The first thing you notice about Jaheim’s new album, Another Round, is its cover photo: the singer and the mic.
This cover is no accident. Jaheim is a singer’s singer, something that the industry seems unwilling to support in the same way it has in the past. Jaheim isn’t the best singer of his generation, but he’s pretty much the only one of his contemporaries still consistently recording, though to diminishing sales. So the cover, though probably intended to be somber, actually strikes one as defiant. As if Jaheim is defying you to doubt his voice.
Good then that this is easily Jaheim’s finest, most cohesive work. What one notices first is that his stable of writers — including Naughty By Nature’s KayGee, Carvin and Ivan, Clifton Lightly, and others — is more in tune with Jaheim’s expressive gifts, so they give him melodies that allow him to let the notes breathe.
Jaheim himself just seems at ease with the material, in stark contrast to his almost arrogant persona early in his career. Perhaps it’s because he co-wrote many of the songs, so they have that personal touch that he needs to connect to the material. Perhaps it’s maturity. Perhaps it’s that so much of Another Round explores a kind of humility that comes after you have experienced great loss and emerge with greater perspective. Doesn’t matter — he just sounds terrific.
Take second single, “Finding My Way Back”, where Jaheim expertly dissects devastation at love lost. The lyricism here is the strongest on the album (“Caught a love wave / Rode it then I wiped out / Two ships just passing in the night now / Offshore, looking for a light house”), but more than the words what you hear is how expertly Jaheim holds key notes just a split second too long to express longing. Or listen to him take it to church on “Till It Happens to You”, a gospel song of faith with just the right amount of melisma. It’s astonishing just how much Jaheim does with so little. There’s definitely the fire of gospel in his phrasing, but it is burns slow. Or listen to how he gets his Ray Charles on with the background vocalists on “Her”, interacting with them in that classic Charles call-and-response style that gives Jaheim the opportunity to unleash his passionate side.
However, good as these three songs are, “In My Hands” stands head and shoulders above them. The song itself is a piano love ballad that walks a finely modulated balance between sentiment and emotion. It’s the kind of song that if a progression or two were done differently would have wound up a maudlin power ballad. But luckily Jaheim brought his A-game. Here his debt to Luther Vandross is startlingly apparent, and yet it never feels like an imitation. It is simply the finest, most precise — yet devastatingly emotional — singing that Jaheim has done to date.

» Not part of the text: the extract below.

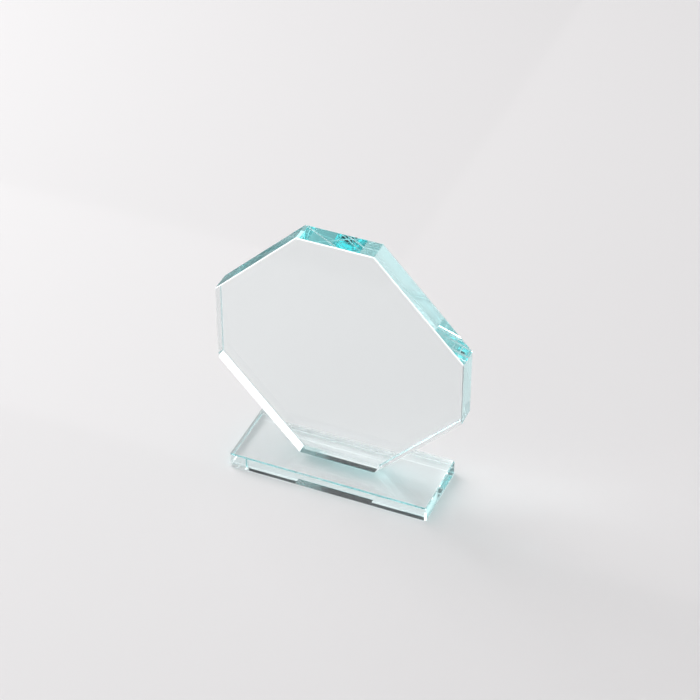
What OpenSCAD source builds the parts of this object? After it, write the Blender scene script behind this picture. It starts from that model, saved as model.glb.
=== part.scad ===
// Crystal award: an upright eight-sided glass plate bonded to a flat glass base.
// All lengths are in millimetres. +Z is up and -Y is the front.
// The origin is the middle of the base's underside.

/* [Base plate] */

// Width of the base from left to right
base_w = 135; // [100:1:200]

// Depth of the base from front to back
base_d = 50; // [35:1:90]

// Thickness of the base
base_t = 10.6; // [6:0.1:25]

// How far the bevel on the top and bottom edges of the base reaches in from the edge
base_bevel = 0.6; // [0.4:0.1:2.5]

// How far the bevel on the four upright corners of the base reaches in from the corner
base_corner = 1.2; // [0.5:0.1:5]

/* [Upright plate] */

// Widest size of the upright plate, between its two upright edges
plate_w = 164; // [120:1:220]

// Height of the upright plate above its bonded bottom edge
plate_h = 168; // [120:1:240]

// Thickness of the upright plate
plate_t = 15; // [8:1:25]

// How far the bevel round both faces of the upright plate reaches in from the edge
plate_bevel = 0.5; // [0.4:0.1:2]

// How far the upright plate stands behind the middle of the base
plate_back = 1; // [-5:0.5:5]

/* [Corners cut off the upright plate] */

// Width of the corner cut off at the top left
top_left_w = 55; // [30:0.5:75]

// Height of the corner cut off at the top left
top_left_h = 53.5; // [30:0.5:75]

// Width of the corner cut off at the top right
top_right_w = 58.5; // [30:0.5:75]

// Height of the corner cut off at the top right
top_right_h = 63; // [30:0.5:75]

// Width of the corner cut off at the bottom right
bottom_right_w = 57; // [30:0.5:75]

// Height of the corner cut off at the bottom right
bottom_right_h = 59; // [30:0.5:75]

// Width of the corner cut off at the bottom left
bottom_left_w = 55; // [30:0.5:75]

// Height of the corner cut off at the bottom left
bottom_left_h = 60.5; // [30:0.5:75]

/* [Bond] */

// Thickness of the clear adhesive between the two plates
bond_t = 0.1; // [0.05:0.05:0.5]

/* [Hidden] */

// Height at which the upright plate's bottom edge sits
plate_z = base_t + bond_t;

// Left and right limits of the upright plate
plate_left = -plate_w / 2;
plate_right = plate_w / 2;

// Ends of the bottom edge, which stands on the base
foot_left = plate_left + bottom_left_w;
foot_right = plate_right - bottom_right_w;

// The eight corners as (x, height), anticlockwise seen from the front
corners = [
    [foot_left, 0],
    [foot_right, 0],
    [plate_right, bottom_right_h],
    [plate_right, plate_h - top_right_h],
    [plate_right - top_right_w, plate_h],
    [plate_left + top_left_w, plate_h],
    [plate_left, plate_h - top_left_h],
    [plate_left, bottom_left_h]
];

// Side of the square bar that cuts a bevel, and its overrun past each corner
bar = 6;
overrun = 4;

// Straight distance from a sharp edge of the upright plate to its bevel
bevel_depth = plate_bevel / sqrt(2);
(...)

Jaheim does stumble in a few places. “II Pink Lines” is undone by a silly, albeit earnest, conceit. “Closer” fares a little better even though its sexual conceit is clumsy in execution, and the title track’s cacophonous production, messy vocal treatment, and terrible lyrics earn it the distinction of being the worst song on the album. But without question, Jaheim has made the best album of his career. It’s the album that fans of singers of Jaheim’s caliber have known he had in him and have been waiting for her. And what’s really sweet about this is that Jaheim did it with some great soul singing and songwriting. This is not an adult contemporary album with cheap pop balladry designed to show off the fact that Jaheim is blessed with one of the best voices of his generation.
Most importantly, while it does recall the best of Teddy Pendergrass, James Ingram, and Luther Vandross, you never get the sense that Another Round is anything less than a Jaheim album. And that is saying something.